### Work to do
Extract all data as written.

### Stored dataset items
──────────────────────────────

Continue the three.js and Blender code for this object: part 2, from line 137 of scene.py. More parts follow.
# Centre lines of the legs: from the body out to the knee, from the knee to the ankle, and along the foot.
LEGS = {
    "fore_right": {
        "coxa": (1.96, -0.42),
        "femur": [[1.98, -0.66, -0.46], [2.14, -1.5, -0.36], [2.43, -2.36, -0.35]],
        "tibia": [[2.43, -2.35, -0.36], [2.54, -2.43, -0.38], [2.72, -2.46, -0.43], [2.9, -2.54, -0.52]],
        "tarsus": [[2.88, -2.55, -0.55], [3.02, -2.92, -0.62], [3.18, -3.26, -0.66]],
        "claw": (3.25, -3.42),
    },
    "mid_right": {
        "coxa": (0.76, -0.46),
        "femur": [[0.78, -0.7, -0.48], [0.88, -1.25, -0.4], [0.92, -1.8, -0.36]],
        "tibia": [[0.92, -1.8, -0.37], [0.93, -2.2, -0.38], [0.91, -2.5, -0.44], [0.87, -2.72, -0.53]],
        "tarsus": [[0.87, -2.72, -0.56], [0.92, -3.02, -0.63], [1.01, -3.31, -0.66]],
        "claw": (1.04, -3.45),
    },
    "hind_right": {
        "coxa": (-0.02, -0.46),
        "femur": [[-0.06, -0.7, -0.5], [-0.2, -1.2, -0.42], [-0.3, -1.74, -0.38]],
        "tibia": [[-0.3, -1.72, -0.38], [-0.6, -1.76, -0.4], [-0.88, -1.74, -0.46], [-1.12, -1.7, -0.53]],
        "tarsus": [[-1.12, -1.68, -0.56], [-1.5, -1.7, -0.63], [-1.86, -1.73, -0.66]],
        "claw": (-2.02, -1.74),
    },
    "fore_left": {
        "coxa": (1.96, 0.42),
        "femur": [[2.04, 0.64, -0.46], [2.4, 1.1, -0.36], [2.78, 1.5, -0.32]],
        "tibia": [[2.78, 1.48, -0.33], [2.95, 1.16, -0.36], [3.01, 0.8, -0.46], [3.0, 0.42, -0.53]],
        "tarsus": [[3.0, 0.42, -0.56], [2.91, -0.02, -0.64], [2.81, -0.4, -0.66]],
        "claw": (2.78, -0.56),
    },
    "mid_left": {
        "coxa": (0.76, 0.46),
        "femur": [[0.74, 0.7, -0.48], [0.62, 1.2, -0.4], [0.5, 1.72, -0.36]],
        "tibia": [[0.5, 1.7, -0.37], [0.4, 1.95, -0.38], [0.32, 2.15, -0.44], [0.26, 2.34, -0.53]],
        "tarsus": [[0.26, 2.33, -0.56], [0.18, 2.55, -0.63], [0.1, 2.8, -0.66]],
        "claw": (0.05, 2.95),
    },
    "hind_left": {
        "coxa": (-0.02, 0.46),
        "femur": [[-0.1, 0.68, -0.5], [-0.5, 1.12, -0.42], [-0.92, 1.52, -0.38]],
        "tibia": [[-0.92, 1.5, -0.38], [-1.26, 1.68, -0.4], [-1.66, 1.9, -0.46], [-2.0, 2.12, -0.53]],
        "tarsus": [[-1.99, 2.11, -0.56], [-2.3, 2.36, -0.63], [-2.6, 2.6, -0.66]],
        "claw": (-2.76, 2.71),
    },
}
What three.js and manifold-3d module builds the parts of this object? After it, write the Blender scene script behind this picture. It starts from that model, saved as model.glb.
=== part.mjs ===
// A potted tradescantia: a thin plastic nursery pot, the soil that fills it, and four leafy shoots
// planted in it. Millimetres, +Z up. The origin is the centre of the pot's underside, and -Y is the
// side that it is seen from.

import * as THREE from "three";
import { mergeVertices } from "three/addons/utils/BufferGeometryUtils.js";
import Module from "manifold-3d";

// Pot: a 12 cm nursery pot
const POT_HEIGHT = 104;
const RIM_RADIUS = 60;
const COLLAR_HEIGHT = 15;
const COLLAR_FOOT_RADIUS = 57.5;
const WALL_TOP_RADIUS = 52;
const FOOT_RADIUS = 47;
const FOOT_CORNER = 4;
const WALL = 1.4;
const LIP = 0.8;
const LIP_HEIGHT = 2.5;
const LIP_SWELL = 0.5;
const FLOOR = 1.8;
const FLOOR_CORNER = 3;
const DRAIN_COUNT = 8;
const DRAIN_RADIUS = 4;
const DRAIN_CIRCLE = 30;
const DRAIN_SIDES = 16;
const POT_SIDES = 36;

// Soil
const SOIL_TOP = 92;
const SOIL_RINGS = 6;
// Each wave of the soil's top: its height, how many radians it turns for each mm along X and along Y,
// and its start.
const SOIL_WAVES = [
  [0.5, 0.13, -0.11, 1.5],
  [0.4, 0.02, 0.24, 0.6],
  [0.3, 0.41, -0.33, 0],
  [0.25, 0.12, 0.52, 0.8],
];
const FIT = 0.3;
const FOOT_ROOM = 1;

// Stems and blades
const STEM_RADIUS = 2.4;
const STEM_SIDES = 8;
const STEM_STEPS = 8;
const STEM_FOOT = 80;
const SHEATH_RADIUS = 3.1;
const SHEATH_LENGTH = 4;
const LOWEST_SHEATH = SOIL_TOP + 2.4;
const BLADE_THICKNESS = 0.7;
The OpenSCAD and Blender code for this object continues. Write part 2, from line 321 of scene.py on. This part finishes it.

──────────────────────────────

### Written solution
Continue the three.js and Blender code for this object: part 2, from line 137 of scene.py. More parts follow.
# Centre lines of the legs: from the body out to the knee, from the knee to the ankle, and along the foot.
LEGS = {
    "fore_right": {
        "coxa": (1.96, -0.42),
        "femur": [[1.98, -0.66, -0.46], [2.14, -1.5, -0.36], [2.43, -2.36, -0.35]],
        "tibia": [[2.43, -2.35, -0.36], [2.54, -2.43, -0.38], [2.72, -2.46, -0.43], [2.9, -2.54, -0.52]],
        "tarsus": [[2.88, -2.55, -0.55], [3.02, -2.92, -0.62], [3.18, -3.26, -0.66]],
        "claw": (3.25, -3.42),
    },
    "mid_right": {
        "coxa": (0.76, -0.46),
        "femur": [[0.78, -0.7, -0.48], [0.88, -1.25, -0.4], [0.92, -1.8, -0.36]],
        "tibia": [[0.92, -1.8, -0.37], [0.93, -2.2, -0.38], [0.91, -2.5, -0.44], [0.87, -2.72, -0.53]],
        "tarsus": [[0.87, -2.72, -0.56], [0.92, -3.02, -0.63], [1.01, -3.31, -0.66]],
        "claw": (1.04, -3.45),
    },
    "hind_right": {
        "coxa": (-0.02, -0.46),
        "femur": [[-0.06, -0.7, -0.5], [-0.2, -1.2, -0.42], [-0.3, -1.74, -0.38]],
        "tibia": [[-0.3, -1.72, -0.38], [-0.6, -1.76, -0.4], [-0.88, -1.74, -0.46], [-1.12, -1.7, -0.53]],
        "tarsus": [[-1.12, -1.68, -0.56], [-1.5, -1.7, -0.63], [-1.86, -1.73, -0.66]],
        "claw": (-2.02, -1.74),
    },
    "fore_left": {
        "coxa": (1.96, 0.42),
        "femur": [[2.04, 0.64, -0.46], [2.4, 1.1, -0.36], [2.78, 1.5, -0.32]],
        "tibia": [[2.78, 1.48, -0.33], [2.95, 1.16, -0.36], [3.01, 0.8, -0.46], [3.0, 0.42, -0.53]],
        "tarsus": [[3.0, 0.42, -0.56], [2.91, -0.02, -0.64], [2.81, -0.4, -0.66]],
        "claw": (2.78, -0.56),
    },
    "mid_left": {
        "coxa": (0.76, 0.46),
        "femur": [[0.74, 0.7, -0.48], [0.62, 1.2, -0.4], [0.5, 1.72, -0.36]],
        "tibia": [[0.5, 1.7, -0.37], [0.4, 1.95, -0.38], [0.32, 2.15, -0.44], [0.26, 2.34, -0.53]],
        "tarsus": [[0.26, 2.33, -0.56], [0.18, 2.55, -0.63], [0.1, 2.8, -0.66]],
        "claw": (0.05, 2.95),
    },
    "hind_left": {
        "coxa": (-0.02, 0.46),
        "femur": [[-0.1, 0.68, -0.5], [-0.5, 1.12, -0.42], [-0.92, 1.52, -0.38]],
        "tibia": [[-0.92, 1.5, -0.38], [-1.26, 1.68, -0.4], [-1.66, 1.9, -0.46], [-2.0, 2.12, -0.53]],
        "tarsus": [[-1.99, 2.11, -0.56], [-2.3, 2.36, -0.63], [-2.6, 2.6, -0.66]],
        "claw": (-2.76, 2.71),
    },
}
What three.js and manifold-3d module builds the parts of this object? After it, write the Blender scene script behind this picture. It starts from that model, saved as model.glb.
=== part.mjs ===
// A potted tradescantia: a thin plastic nursery pot, the soil that fills it, and four leafy shoots
// planted in it. Millimetres, +Z up. The origin is the centre of the pot's underside, and -Y is the
// side that it is seen from.

import * as THREE from "three";
import { mergeVertices } from "three/addons/utils/BufferGeometryUtils.js";
import Module from "manifold-3d";

// Pot: a 12 cm nursery pot
const POT_HEIGHT = 104;
const RIM_RADIUS = 60;
const COLLAR_HEIGHT = 15;
const COLLAR_FOOT_RADIUS = 57.5;
const WALL_TOP_RADIUS = 52;
const FOOT_RADIUS = 47;
const FOOT_CORNER = 4;
const WALL = 1.4;
const LIP = 0.8;
const LIP_HEIGHT = 2.5;
const LIP_SWELL = 0.5;
const FLOOR = 1.8;
const FLOOR_CORNER = 3;
const DRAIN_COUNT = 8;
const DRAIN_RADIUS = 4;
const DRAIN_CIRCLE = 30;
const DRAIN_SIDES = 16;
const POT_SIDES = 36;

// Soil
const SOIL_TOP = 92;
const SOIL_RINGS = 6;
// Each wave of the soil's top: its height, how many radians it turns for each mm along X and along Y,
// and its start.
const SOIL_WAVES = [
  [0.5, 0.13, -0.11, 1.5],
  [0.4, 0.02, 0.24, 0.6],
  [0.3, 0.41, -0.33, 0],
  [0.25, 0.12, 0.52, 0.8],
];
const FIT = 0.3;
const FOOT_ROOM = 1;

// Stems and blades
const STEM_RADIUS = 2.4;
const STEM_SIDES = 8;
const STEM_STEPS = 8;
const STEM_FOOT = 80;
const SHEATH_RADIUS = 3.1;
const SHEATH_LENGTH = 4;
const LOWEST_SHEATH = SOIL_TOP + 2.4;
const BLADE_THICKNESS = 0.7;
The OpenSCAD and Blender code for this object continues. Write part 2, from line 321 of scene.py on. This part finishes it.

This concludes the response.